For whatever reason, the character of Skye didn’t immediately connect with the audience. It was no fault of the actress nor, really, even the writers. Everything was put in place the way it needed to be in order to build a solid foundation for this character. The viewers didn’t see the full picture of who this character was destined to become. While Daisy has powers and is a force to be reckoned with the writers took the time to show that Daisy is just as fierce without her powers as she is with them. Daisy has won as many fights without using her powers as she has utilizing them. Even more important is that Bennet committed her body to the task at hand. As Daisy trained and grew fierce so did Bennet. It is admirable when a performer steps up and puts in the time to be just as fierce as the character they portray.

For just a minute it’s prudent to note that Daisy is one of the first female Asian-American superheroes on television and at the time she arrived on the scene she was really the only one at that moment in time. It is a distinction that Bennet has made known that she is quite proud of, and rightly so. She’s not one to sit idly back and be quiet about social topics especially when they pertain to her character. When a character breaks new ground they usually drag their performer along with them for the ride and in this case, Bennet took hold of the situation and used her platform to give voices to many. She’s not just a gifted performer but an exceptional person. She might have been an unknown when the series began, but she won’t soon be forgotten by those whom she has so valiantly fought to represent with respect and grace. Bennet is a young actress with a long career ahead of her. She has incredible range and physical ability that will keep her working for decades to come. Actresses like her are a casting director’s dream.

She has forged her own voice and style. The writers have been continually throwing bigger and more intense things her way and they have yet to find the ceiling of her abilities. She is the perfect example of why the experience written on paper shouldn’t be used to define what a person can become. She has made her show proud and done right by those she represents and those that look up to her, all these things paint the overall bigger picture of the actress fans have watched Bennet become.

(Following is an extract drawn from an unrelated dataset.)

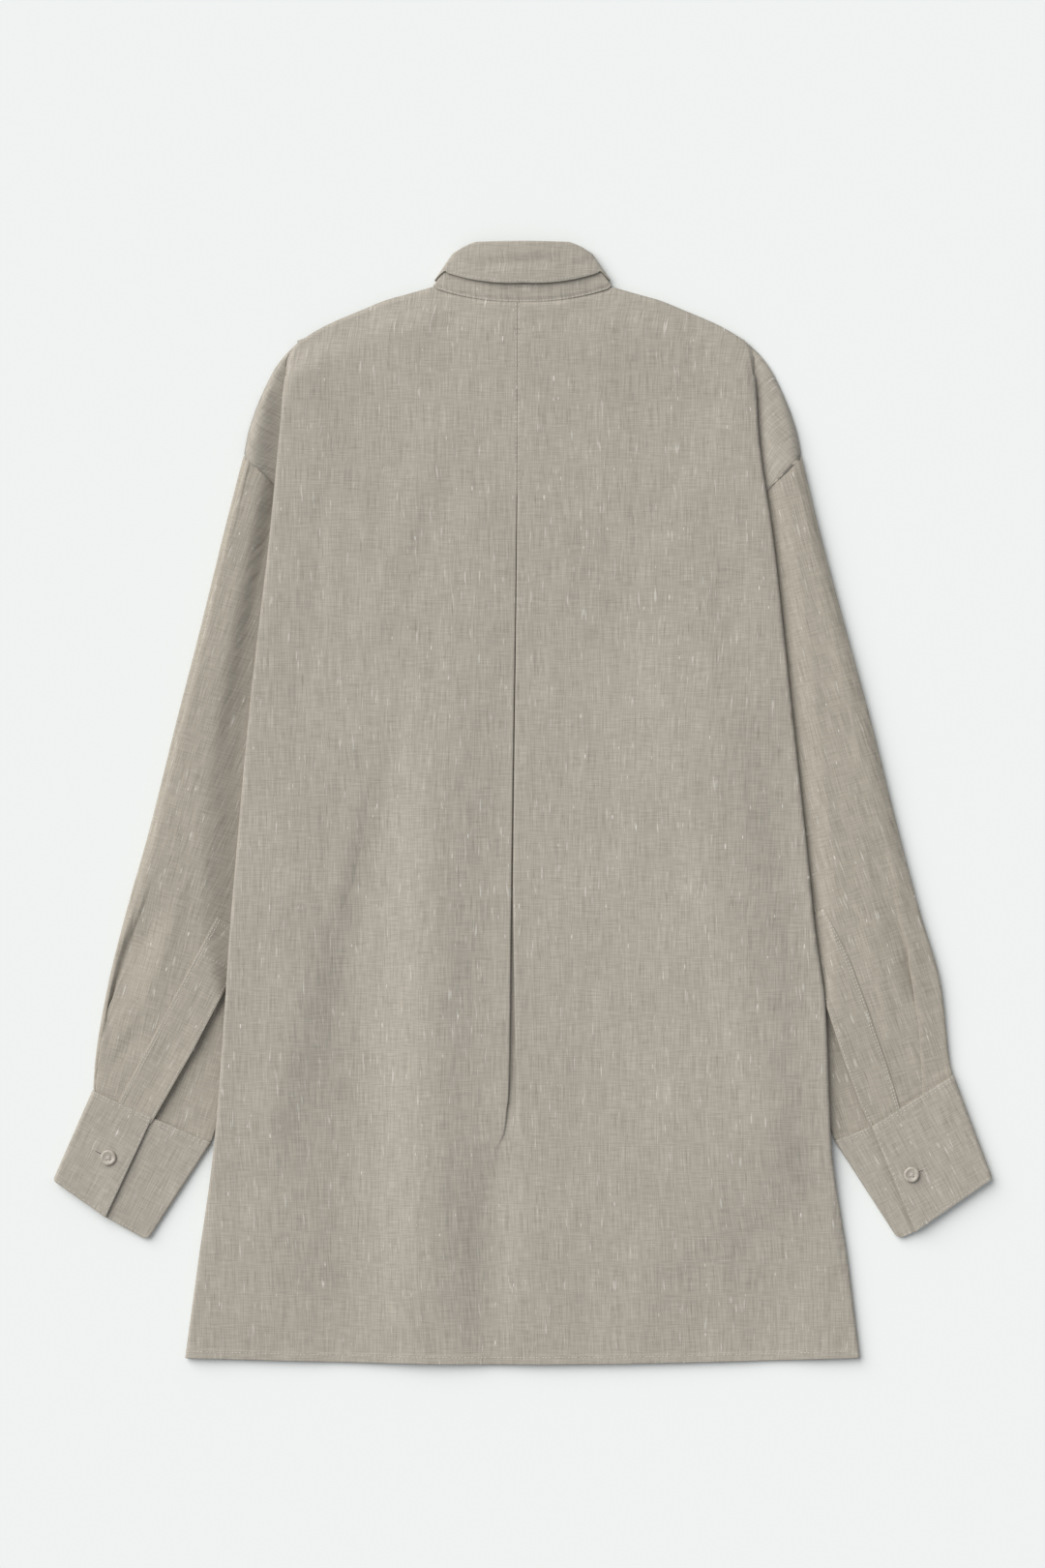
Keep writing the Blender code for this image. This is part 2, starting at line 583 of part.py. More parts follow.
def make_sleeve(side):
    rows = [sleeve_ring(side, t) for t in SLEEVE_TS]
    last = [mix_points(a, b, 1.0 - SEAM_GAP / 33.0) for a, b in zip(rows[-2], rows[-1])]
    rows[-1] = last
    slit = [(i, SLIT_COLUMN) for i, t in enumerate(SLEEVE_TS[:-1]) if t >= SLIT_TOP]
    piece("sleeve_" + side, rows, SLEEVE_LINEN, ring=True, left_out=slit)
    band = []
    for t, row in zip(SLEEVE_TS, rows):
        if t >= SLIT_TOP:
            columns = row[BAND_COLUMN:SLIT_COLUMN + 1] + [row[SLIT_COLUMN + 2]]
            band.append([(x, y, z + WALL + 0.4) for x, y, z in columns])
    piece("placket_" + side, band, SLEEVE_LINEN)


# ---- Cuffs ----
def make_cuff(side):
    place = CUFFS[side]
    rows = []
    for down in (0.0, 0.5, 1.0):
        corner = {}
        for name in ("outer", "edge", "inner"):
            c = place[name]
            corner[name] = mix_points((c.x_top, c.y_top), (c.x_bottom, c.y_bottom), down)
        width = math.dist(corner["outer"], corner["inner"])
        edge = math.dist(corner["outer"], corner["edge"])
        big = (CUFF_OVERLAP_Z - CUFF_UNDER_Z) / 2
        small = (CUFF_UNDERLAP_Z - CUFF_UNDER_Z) / 2
        ring = [(edge, CUFF_OVERLAP_Z), (edge * 0.5, CUFF_OVERLAP_Z)]
        ring += arc(big, CUFF_UNDER_Z + big, big, 90, 270, 4)
        ring += [(mix(big, width - small, s), CUFF_UNDER_Z) for s in (0.33, 0.67)]
        ring += arc(width - small, CUFF_UNDER_Z + small, small, -90, 90, 3)
        hidden = edge - CUFF_HIDDEN_LAP
        ring += [(mix(width - small, hidden, s), CUFF_UNDERLAP_Z) for s in (0.5, 1.0)]
        row = []
        for across, z in ring:
            toward = "edge" if across <= edge else "inner"
            if toward == "edge":
                x, y = mix_points(corner["outer"], corner["edge"], across / edge)
            else:
                share = (across - edge) / (width - edge)
                x, y = mix_points(corner["edge"], corner["inner"], share)
            row.append((x, y, z))
        rows.append(row)
    piece("cuff_" + side, rows, wall=CUFF_WALL)
    low = CUFF_OVERLAP_Z + CUFF_WALL / 2 + SEAM_GAP
    button("cuff_button_" + side, place["button"] + (low,), CUFF_BUTTON_RADIUS, CUFF_BUTTON_THICK)


# ---- Collar ----
SIDE_BOTTOM = (69.5, 401.2)      # where the collar's fold beside the neck meets the shoulder
SIDE_TOP = (47.5, 433.5)
SIDE_STEPS = 4
SIDE_INSET = 3.0                 # the ring's middle stands this far inside that fold
STAND_HEIGHT = 34.0
STAND_LAP = 1.9                  # the stand's left end lies this much over its right end
ROLL_Y = 432.0                   # the collar rolls over along this line at the back
FRONT_ROLL_HEIGHT = 43.0         # and at this height over the seam at the front
LEAF_EDGE = (3.0, 13.5)          # height of the leaf's edge over the seam, beside and behind
LEAF_CORNER = (62.0, 402.0)      # the leaf's edge runs from here to its point
LEAF_POINT = (35.0, 292.0)
LEAF_END_X = 2.5                 # the leaf stops short of the stand's ends
SEAM_RISE = 0.6
FRONT_NECK_XS = (-9.0, 0.0, 15.0, 36.0, 54.0)     # the neckline's own columns
BACK_NECK_XS = (54.0, 36.0, 18.0, 0.0)
Ring = namedtuple("Ring", "mid stand leaf")
FLAT_RING = Ring(3.65, 1.35, 3.05)                # middle level and radii of stand and leaf
BACK_RING = Ring(5.25, 2.75, 5.6)                 # the same at the middle of the back


def collar_columns():
    """From the right front end round to the middle of the back, one dict for each column.

    base lies on the neck seam; up is the way the stand rises; out is the way that the
    outside of the collar faces; front is 1 at the front's middle and 0 beside the neck."""
    side_x, side_y = SIDE_BOTTOM
    length = math.dist(SIDE_BOTTOM, SIDE_TOP)
    side_up = ((SIDE_TOP[0] - side_x) / length, (SIDE_TOP[1] - side_y) / length)
    normal = (side_up[1], -side_up[0])
    side_base = (side_x - SIDE_INSET * normal[0], side_y - SIDE_INSET * normal[1])
    side_roll = (ROLL_Y - side_base[1]) / side_up[1]
    columns = []
    for x in FRONT_NECK_XS:
        share = 1.0 - max(0.0, x) / side_x
        base = (x - SEAM_GAP, front_neck_y(x) + SEAM_RISE)
        columns.append(dict(base=base, up=mix_points(side_up, (0.0, 1.0), share),
                            out=(0, 0, -1), ring=FLAT_RING, front=share,
                            roll=mix(side_roll, FRONT_ROLL_HEIGHT, share), edge=LEAF_EDGE[0]))
    for i in range(SIDE_STEPS + 1):
        angle = math.radians(180 - 180 * i / SIDE_STEPS)
        out = (normal[0] * math.sin(angle), normal[1] * math.sin(angle), math.cos(angle))
        behind = smooth(i, SIDE_STEPS / 2, SIDE_STEPS)
        columns.append(dict(base=side_base, up=side_up, out=out, ring=FLAT_RING, front=0.0,
                            roll=side_roll, edge=mix(*LEAF_EDGE, behind)))
    for x in BACK_NECK_XS:
        share = x / side_x
        up = mix_points((0.0, 1.0), side_up, share)
        base_y = back_neck_y(x) + SEAM_GAP
        columns.append(dict(base=(x, base_y), up=up, out=(0, 0, 1), front=0.0,
                            ring=Ring(*mix_points(BACK_RING, FLAT_RING, share ** 2)),
                            roll=(ROLL_Y - base_y) / up[1], edge=LEAF_EDGE[1]))
    return columns


def mirrored(column):
    other = dict(column)
    for key in ("base", "up", "out"):
        other[key] = (-column[key][0],) + tuple(column[key][1:])
    return other


def collar_point(column, height, radius):
    bx, by = column["base"]
    ux, uy = column["up"]
    ox, oy, oz = column["out"]
    return (bx + ux * height + ox * radius, by + uy * height + oy * radius,
            column["ring"].mid + oz * radius)


def make_collar():
    half = collar_columns()
    columns = half + [mirrored(column) for column in reversed(half[:-1])]
    rows = []
    for height in (SEAM_GAP, STAND_HEIGHT / 2, STAND_HEIGHT):
        row = [collar_point(c, height, c["ring"].stand) for c in columns]
        for i in (-1, -2, -3):                    # the left end laps over the right one
            x, y, z = row[i]
            row[i] = (x, y, z + STAND_LAP)
        rows.append(row)
    piece("collar_stand", rows, wall=STAND_WALL)
    leaf = []
    for column in columns[1:-1]:
        column = dict(column)
        if column["base"][0] == columns[1]["base"][0]:
            column["base"] = (LEAF_END_X, column["base"][1])
        elif column["base"][0] == columns[-2]["base"][0]:
            column["base"] = (-LEAF_END_X, column["base"][1])
        leaf.append(leaf_column(column))
    piece("collar_leaf", leaf, wall=STAND_WALL)


def leaf_column(column):
    """Up from the stand's top, over the roll and down to the leaf's edge."""
    ring = column["ring"]
    turn = (ring.leaf - ring.stand) / 2
    centre = (ring.leaf + ring.stand) / 2
    start = STAND_HEIGHT + SEAM_GAP + 0.1 + 0.8 * (column["front"] > 0.5)
    points = [collar_point(column, start, ring.stand)]
    for angle in (-90, -30, 30, 90):
        a = math.radians(angle)
        height = column["roll"] + turn * math.cos(a)
        points.append(collar_point(column, height, centre + turn * math.sin(a)))
    bx, by = column["base"]
    ux, uy = column["up"]
    top = (bx + ux * column["roll"], by + uy * column["roll"])
    sign = 1 if bx >= 0 else -1
    if column["front"] > 0.0:
        corner, point = ((sign * x, y) for x, y in (LEAF_CORNER, LEAF_POINT))
        low = mix_points(corner, point, column["front"] ** 0.8)
    else:
        low = (bx + ux * column["edge"], by + uy * column["edge"])
    ox, oy, oz = column["out"]
    for share in (0.35, 0.7, 1.0):
        x, y = mix_points(top, low, share)
        points.append((x + ox * ring.leaf, y + oy * ring.leaf, ring.mid + oz * ring.leaf))
    return points


# ---- Buttons ----
def button(name, place, radius, thick, dish_below=False):
    """A turned disc with a rim and a dished face; place is the middle of its lower face."""
    x, y, low = place
    mesh = bpy.data.meshes.new(name)
    shape = bmesh.new()
    bmesh.ops.create_cone(shape, cap_ends=True, segments=20, radius1=radius * MM,
                          radius2=radius * MM, depth=thick * MM)
    choose = min if dish_below else max
    face = choose(shape.faces, key=lambda one: one.calc_center_median().z)
    bmesh.ops.inset_individual(shape, faces=[face], thickness=radius * 0.28 * MM)
    inward = BUTTON_DISH if dish_below else -BUTTON_DISH
    bmesh.ops.translate(shape, verts=face.verts, vec=(0.0, 0.0, inward * MM))
    shape.to_mesh(mesh)
    shape.free()
    obj = bpy.data.objects.new(name, mesh)
    obj.location = (x * MM, y * MM, (low + thick / 2) * MM)
    mesh.materials.append(material(name, BUTTON))
    shirt.objects.link(obj)


# ---- The shirt ----
for old in list(bpy.data.objects):
    bpy.data.objects.remove(old, do_unlink=True)
shirt = bpy.data.collections.new("linen_shirt")
bpy.context.scene.collection.children.link(shirt)

make_back()
for wearer_side in ("left", "right"):
    make_front(wearer_side)
    make_sleeve(wearer_side)
    make_cuff(wearer_side)
make_collar()
for number in range(FRONT_BUTTON_COUNT):
    seat = (0.0, FRONT_BUTTON_TOP_Y - FRONT_BUTTON_STEP * number, 0.0)
    button(f"front_button_{number + 1}", seat, FRONT_BUTTON_RADIUS, FRONT_BUTTON_THICK, True)
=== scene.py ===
"""A loose linen shirt, laid out flat on its front and seen from above, with its back up.

Sizes are millimetres in the shirt's own frame: x across, y toward the collar, z up.
"""

import math
from collections import namedtuple
from functools import lru_cache

import bmesh
import bpy
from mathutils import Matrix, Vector, noise


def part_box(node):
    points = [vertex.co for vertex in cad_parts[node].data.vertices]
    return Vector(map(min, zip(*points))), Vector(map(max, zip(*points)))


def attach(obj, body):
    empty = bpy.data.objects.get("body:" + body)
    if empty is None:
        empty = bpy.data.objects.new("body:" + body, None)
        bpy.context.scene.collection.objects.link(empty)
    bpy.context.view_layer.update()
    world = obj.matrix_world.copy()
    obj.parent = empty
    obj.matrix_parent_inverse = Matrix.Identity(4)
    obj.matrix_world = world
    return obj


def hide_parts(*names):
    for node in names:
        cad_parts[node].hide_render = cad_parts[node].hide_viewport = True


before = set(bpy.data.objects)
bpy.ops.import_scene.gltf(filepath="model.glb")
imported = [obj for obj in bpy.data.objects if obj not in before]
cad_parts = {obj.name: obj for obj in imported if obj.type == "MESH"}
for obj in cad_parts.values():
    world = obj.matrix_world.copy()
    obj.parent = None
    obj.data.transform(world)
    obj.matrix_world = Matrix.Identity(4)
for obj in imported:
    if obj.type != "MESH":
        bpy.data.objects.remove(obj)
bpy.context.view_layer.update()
MM = 0.001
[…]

The two specific December performances that earned her this title, A Life Spent (5x3) and A Life Earned (5x4) both showcase Daisy’s fierce loyalty and allowed Bennet to dive into some intricate storylines. Throughout these episodes, Bennet delivered one fierce performance after another. Starting with A Life Spent, which showed Daisy in a desperate race against time to reach Simmons (Elizabeth Henstridge) before some horrible fate could befall her. It also left Daisy in a desperate search for the rest of her team. She was in many ways isolated. Sure, she had Deke (Jeff Ward), but he was far from trustworthy at that point. Daisy was on her own, the only hope for those she cares about most. In the hands of a less gifted actress the story could have come across as overly frantic and the character out of control. Bennet has impeccable control of her performance and was able to show Daisy’s desperation and determination without making the character seem unhinged. In fact, Daisy came across quite stoic in the face of odds heavily stacked against her. These were characteristics that defined Daisy and continue to define her through everything she has been put through and that heart and determination comes, in large part, from Bennet.

There is a terrific scene about halfway through where Daisy confronts Deke who is trying to stop her from “storming the castle” to get Simmons back. Bennet, in an instant, took Daisy from just being annoyed by Deke to laying down the law. Bennet is shorter than Ward, but in that moment it felt like she towered over him as Daisy put him in his place. Her tone grew sharper and everything about her body language changed in the blink of an eye. Daisy was a woman on a mission and Deke had pushed her final nerve. She ultimately ends up quaking him up against a wall. Using her ability after finding out that she is the supposed reason behind the destruction of the Earth gave her pause and clearly made her think about the validity of the claim that she is the “Destroyer of Worlds”. It was in that moment when a bit of fear washed into her eyes at the realization that the stories could be true. Over the course of this single scene, Bennet changed her tone and body language no less than three times. It’s that ability to change mood and body language and emotion mid-scene that really shows the acting prowess of a performer. She has acting prowess in spades and this was a beautiful example of it.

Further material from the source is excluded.